Breaking Free From Deep-Rooted Sexism

Founded by nine young unemployed women in 1990 in Scalea, a pretty town along the Calabrian coast, the Idea 90 social cooperative quickly became a local leader in childcare provision. It now works with public authorities and many businesses in the local area to provide a range of services, mostly for children (nurseries, summer schools) but also adolescents at risk of social marginalization, the elderly and the differently abled. The fact that the cooperative’s services enable women to continue working even after becoming mothers fits perfectly with its already-strong feminist ethos, which goes against the entrenched sexism often found in southern Italian culture and society.

 

 The original impetus for the cooperative’s founding came from Emilia Mezzatesta, now the cooperative’s president. “Meritocracy and a spirit of sacrifice and innovation distinguish our ‘mission’,” she says. The cooperative’s team of women (there is one man out of the six members and four permanent employees) are aged 20 and up, and, says Mezzatesta, “with grit and determination, we have been disproving for over two decades the image of a woman from southern Italy who does not see, does not hear, does not speak.”

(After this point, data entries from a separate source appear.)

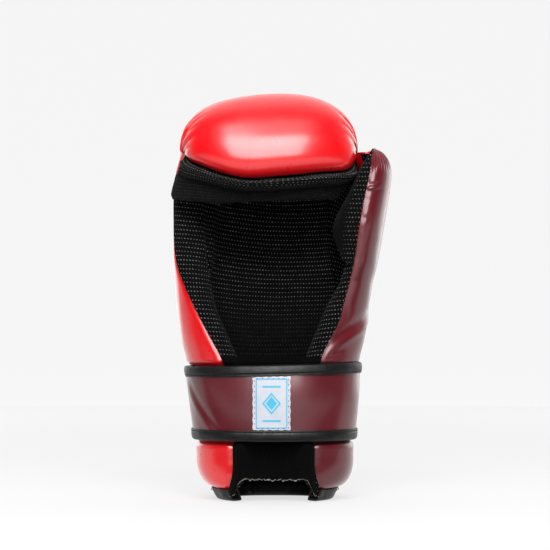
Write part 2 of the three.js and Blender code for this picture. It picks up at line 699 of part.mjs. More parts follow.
function makeWristElastic() {
  const standOff = EDGE_BULGE + LINING_GAP + LINING + ELASTIC_CLEARANCE;
  const rings = rowsBetween(ELASTIC_BOTTOM, ELASTIC_TOP).map((height) => {
    const section = handSection(height);
    const angles = shellAngles(section);
    const leftEdge = midpoint(sectionPoint(section, angles[0]), sectionPoint(section, angles[0], 1));
    const rightEdge = midpoint(padPoint(height, 1), padPoint(height, 1, 1));
    const start = moved(leftEdge, sectionDirection(section, angles[0], -1), standOff);
    const end = moved(rightEdge, padEdgeDirection(height, 1, 1), standOff);
    const front = ELASTIC_SHARES.map((share) => {
      const point = mixPoints(start, end, share);
      return moved(point, [0, 1, 0], ELASTIC_BOW * 4 * share * (1 - share) - ELASTIC / 2);
    });
    return sheetRing(front, front.map((point) => moved(point, [0, 1, 0], ELASTIC)));
  });
  return loftRings(rings);
}

// Distance of the strap's inner face from the padding, with the inner leg of a binding between them.
const STRAP_CLEARANCE = BINDING + 3 * GAP;

function strapTopAt(x) {
  return STRAP_TOP + STRAP_RISE * x / HAND_HALF_WIDTH;
}

// Lofts a ring of distances outwards and heights along the strap's run round the cuff. The free end rises
// onto the start of the strap.
function loftAlongStrap(profileAt) {
  const lift = STRAP + 2 * STRAP_CLEARANCE;
  const middle = handSection((STRAP_BOTTOM + STRAP_TOP) / 2);
  const rings = sharesOf(STRAP_STEPS).map((share) => {
    const degrees = (360 + STRAP_OVERLAP) * share;
    const angle = degToRad(STRAP_START - degrees);
    const raised = lift * smoothstep(degrees, 360 - STRAP_RAMP, 360 - STRAP_RAMP_END);
    return profileAt(sectionPoint(middle, angle)[0]).map(([distance, height]) => {
      const section = handSection(clamp(height, STRAP_BOTTOM, STRAP_TOP));
      const [x, y] = sectionPoint(section, angle, 0, -STRAP_CLEARANCE - raised - distance);
      return [x, y, height];
    });
  });
  return loftRings(rings);
}

function makeWristStrap() {
  const low = STRAP_BOTTOM + BINDING + GAP;
  return loftAlongStrap((x) => {
    const high = strapTopAt(x) - BINDING - GAP;
    return [[0, low], [0, high], [STRAP, high], [STRAP, low]];
  });
}

// Channel round one edge of the strap, from its inner leg over the edge to its outer leg.
function makeStrapBinding(edgeAt, sign) {
  return loftAlongStrap((x) => {
    const edge = edgeAt(x);
    const foot = edge - sign * STRAP_BINDING_HEIGHT;
    const crown = edge - sign * BINDING;
    const shoulder = edge - sign * BINDING * BINDING_SHOULDER;
    const inner = -GAP - BINDING;
    const outer = STRAP + GAP + BINDING;
    return [
      [inner, foot],
      [inner, shoulder],
      [STRAP / 2, edge],
      [outer, shoulder],
      [outer, foot],
      [STRAP + GAP, foot],
      [STRAP + GAP, crown],
      [STRAP / 2, crown],
      [-GAP, crown],
      [-GAP, foot],
    ];
  });
}

function makeLabel() {
  const low = STRAP_BOTTOM + STRAP_BINDING_HEIGHT + LABEL_MARGIN;
  const standOff = STRAP_CLEARANCE + STRAP + GAP;
  const rings = sharesOf(LABEL_COLUMNS).map((share) => {
    const x = LABEL_SHIFT + LABEL_WIDTH * (share - 0.5);
    const high = strapTopAt(x) - STRAP_BINDING_HEIGHT - LABEL_MARGIN;
    const onStrap = (height, distance) => {
      const section = handSection(height);
      const across = Math.abs(x - section.middle) / (section.halfWidth + standOff);
      const reach = (section.front + standOff) * (1 - across ** SQUARENESS) ** (1 / SQUARENESS);
      return [x, SIDE_LINE - reach - distance, height];
    };
    return [onStrap(low, 0), onStrap(high, 0), onStrap(high, LABEL), onStrap(low, LABEL)];
  });
  return loftRings(rings);
}

// Channel under the cuff's bottom edge, from its left front corner round the back to its right front corner.
function makeCuffBinding() {
  const section = handSection(RIM_TOP);
  const outer = GAP + BINDING;
  const inner = RIM_WALL + LINING_GAP + LINING + GAP;
  const rings = sharesOf(CUFF_STEPS).map((share) => {
    const angle = lerp(-section.wrap, section.thumb, share);
    const base = sectionPoint(section, angle);
    const further = sectionPoint(section, angle, 0, 1);
    const inward = unit(difference(further, base));
    const at = (distance, height) => [base[0] + inward[0] * distance, base[1] + inward[1] * distance, height];
    return [
      at(-outer, 0),
      at(-outer, CUFF_BINDING_HEIGHT),
      at(-GAP, CUFF_BINDING_HEIGHT),
      at(-GAP, BINDING),
      at(inner, BINDING),
      at(inner, CUFF_BINDING_HEIGHT),
      at(inner + BINDING, CUFF_BINDING_HEIGHT),
      at(inner + BINDING, 0),
    ];
  });
  return loftRings(rings);
}

// Materials

function finish(color, roughness) {
  return new THREE.MeshStandardMaterial({ color, roughness, metalness: 0 });
}

const redLeather = finish(0xe0101c, 0.4);
const maroonLeather = finish(0x6a1a28, 0.42);
const blackMesh = finish(0x161616, 0.9);
const blackElastic = finish(0x1a1a1a, 0.85);
const blackBinding = finish(0x222424, 0.5);
const labelCloth = finish(0xe2e4ee, 0.8);

function piece(name, geometry, material) {
  const mesh = new THREE.Mesh(geometry, material);
  mesh.name = name;
  return mesh;
}

const glove = new THREE.Group();
glove.add(
  piece('hand_shell', makeHandShell(), redLeather),
  piece('thumb_pad', makeThumbPad(), maroonLeather),
  piece('thumb_web', makeThumbWeb(), redLeather),
  piece('hand_lining', makeHandLining(), blackMesh),
  piece('thumb_lining', makeThumbLining(), blackMesh),
  piece('finger_band', makeFingerBand(), blackMesh),
  piece('thumb_sleeve', makeThumbSleeve(), blackMesh),
  piece('wrist_elastic', makeWristElastic(), blackElastic),
  piece('wrist_strap', makeWristStrap(), maroonLeather),
  piece('strap_binding_top', makeStrapBinding(strapTopAt, 1), blackBinding),
  piece('strap_binding_bottom', makeStrapBinding(() => STRAP_BOTTOM, -1), blackBinding),
  piece('label', makeLabel(), labelCloth),
  piece('cuff_binding', makeCuffBinding(), blackBinding),
);

// The origin is under the middle of the glove, on the surface that it stands on.
const bounds = new THREE.Box3().setFromObject(glove);
const centre = bounds.getCenter(new THREE.Vector3());
glove.position.set(-centre.x, -centre.y, -bounds.min.z);

export default glove;
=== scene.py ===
"""Looks of a padded point fighting glove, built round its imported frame.

Lengths are millimetres and angles degrees until a mesh is made, in the frame where the hand part's middle
line is x = 0. A grid is an array of points by row and column.
"""

import math
from types import SimpleNamespace

import bmesh
import bpy
import numpy as np
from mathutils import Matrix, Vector


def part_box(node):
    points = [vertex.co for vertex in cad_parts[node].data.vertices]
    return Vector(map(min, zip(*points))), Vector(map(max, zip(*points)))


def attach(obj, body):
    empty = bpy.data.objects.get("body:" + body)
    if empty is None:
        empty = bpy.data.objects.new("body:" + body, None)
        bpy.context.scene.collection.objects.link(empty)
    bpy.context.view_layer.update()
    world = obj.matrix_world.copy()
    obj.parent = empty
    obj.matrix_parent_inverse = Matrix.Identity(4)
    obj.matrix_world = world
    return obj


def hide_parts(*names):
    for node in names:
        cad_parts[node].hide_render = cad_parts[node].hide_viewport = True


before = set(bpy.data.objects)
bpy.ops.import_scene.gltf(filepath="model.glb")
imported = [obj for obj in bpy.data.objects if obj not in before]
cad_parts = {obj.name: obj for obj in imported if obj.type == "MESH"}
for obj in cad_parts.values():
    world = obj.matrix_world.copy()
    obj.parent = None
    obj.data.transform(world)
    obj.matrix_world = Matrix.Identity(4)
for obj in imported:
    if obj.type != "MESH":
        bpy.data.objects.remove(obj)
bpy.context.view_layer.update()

MM = 0.001

# Hand part
CORNER_HEIGHT = 234.0  # floor to the two corners where the hood's seam starts
HAND_HALF_WIDTH = 68.0
BACK_REACH = 48.0
FRONT_REACH = 40.0
SIDE_LINE = 2.0  # place of the widest line along Y
SQUARENESS = 2.3  # exponent of the rounded sections, 2 is an ellipse

# Padding and cloth
SIDE_PAD = 15.0
BACK_PAD = 25.0
THUMB_PAD = 12.0
RIM_WALL = 4.0
LINING = 2.0
WEB = 2.5
SLEEVE = 2.0
ELASTIC = 2.0
STRAP = 3.0
BINDING = 1.4
LABEL = 0.8
GAP = 0.35
SEAM_GAP = 0.5
LINING_GAP = 0.6
EDGE_BULGE = 3.0

# Cuff
CUFF_BINDING_HEIGHT = 8.0
CUFF_CORNER = 2.6  # height of the rounding at its foot
RIM_SIDE_INSET = 12.0
RIM_BACK_INSET = 6.0
RIM_FRONT_INSET = 2.0
RIM_TURN = 17.0
CUFF_LEAN = 4.0  # how far the cuff's foot lies inwards of its binding's top
PUFF_HEIGHT = 18.0
RIM_BOTTOM = BINDING + GAP
RIM_TOP = CUFF_BINDING_HEIGHT + GAP

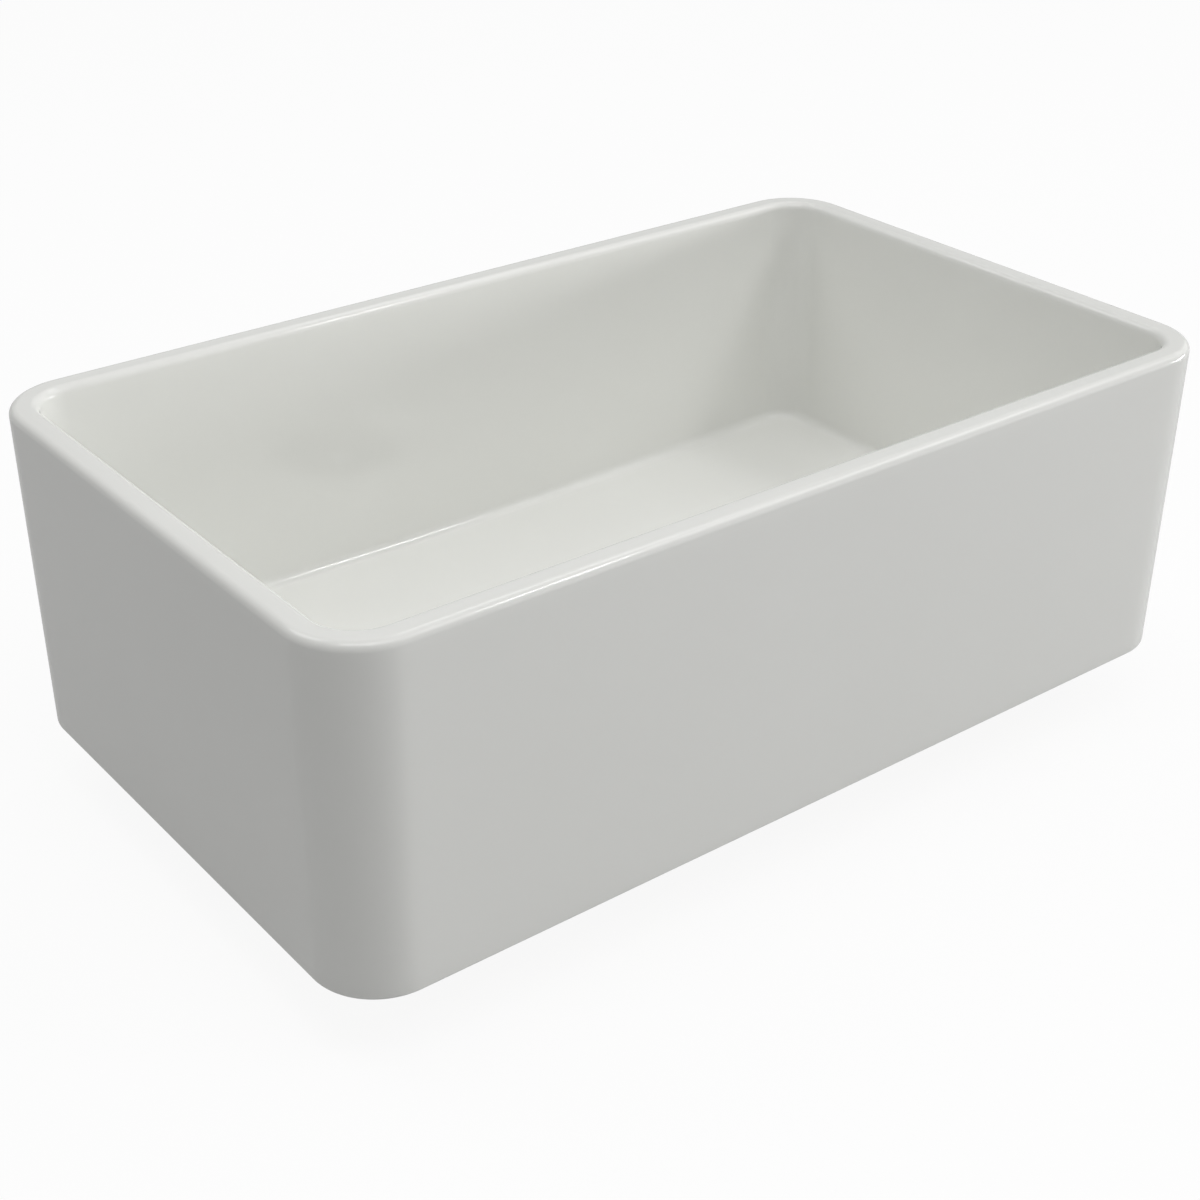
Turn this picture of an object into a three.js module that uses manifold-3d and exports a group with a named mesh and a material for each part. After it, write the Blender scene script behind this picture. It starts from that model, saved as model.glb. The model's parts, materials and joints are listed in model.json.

The cooperative has always funded itself, and is fiercely proud of its independence. “That makes us co-protagonists in our growth,” says Mezzatesta. “We resolutely challenge those who would still like to see us subjugated to chauvinist policies, pushed behind the gynaeceum [women’s quarters in Ancient Greek homes], waiting for something to change.”

“In the meantime,“ she continues, “some of us have awoken from the deep coma and are looking beyond the bedspread, and have discovered with great wonder that today, more than ever before, cooperation is woman, a woman able to reconcile family, work, enterprise, while fully respecting herself and others.”

Promoting cooperative values is essential to Idea 90’s mission, values that Mezzatesta sees as providing services for people in their psychophysical entirety, body, soul and spirit. Working in a cooperative determines a social awareness and knowledge, with a process of sharing accompanied by personal and group growth.

“There are many advantages to the cooperative model,” she says, “ranging from the material (lowering of costs, tax breaks) to the spiritual, including the development of one’s own self and the interaction with the other that in a kind of fusion becomes ‘us’, the collective identity able to promote culture and richness in one’s own territory.

As well as the regular childcare services, Idea 90 also organizes school integration for differently abled children and arts therapy workshops for autistic and differently abled children and adolescents. Training adults in arts therapies, including dance movement, art, music and drama, will be an important part of the cooperative’s future development, through the St-Art School project, launched in 2012.

In collaboration with an arts therapy and creative sciences institute in Puglia and ART.ED.O., the Mediterranean centre for arts therapies and holistic disciplines, Idea 90, will be provided advanced training in arts therapies.

 

Innovation and training will always be part of Idea 90’s development, and Mezzatesta looks to the future with ambition and optimism. “We are determined to scale the heights of quality,” she says, “while strengthening the social and educational services in Calabria, becoming the indisputable leader in the field. Presumption? No, a desire for liberation, knowing that there is something more and that it is our right and duty to pursue it and put it at the service of our community.”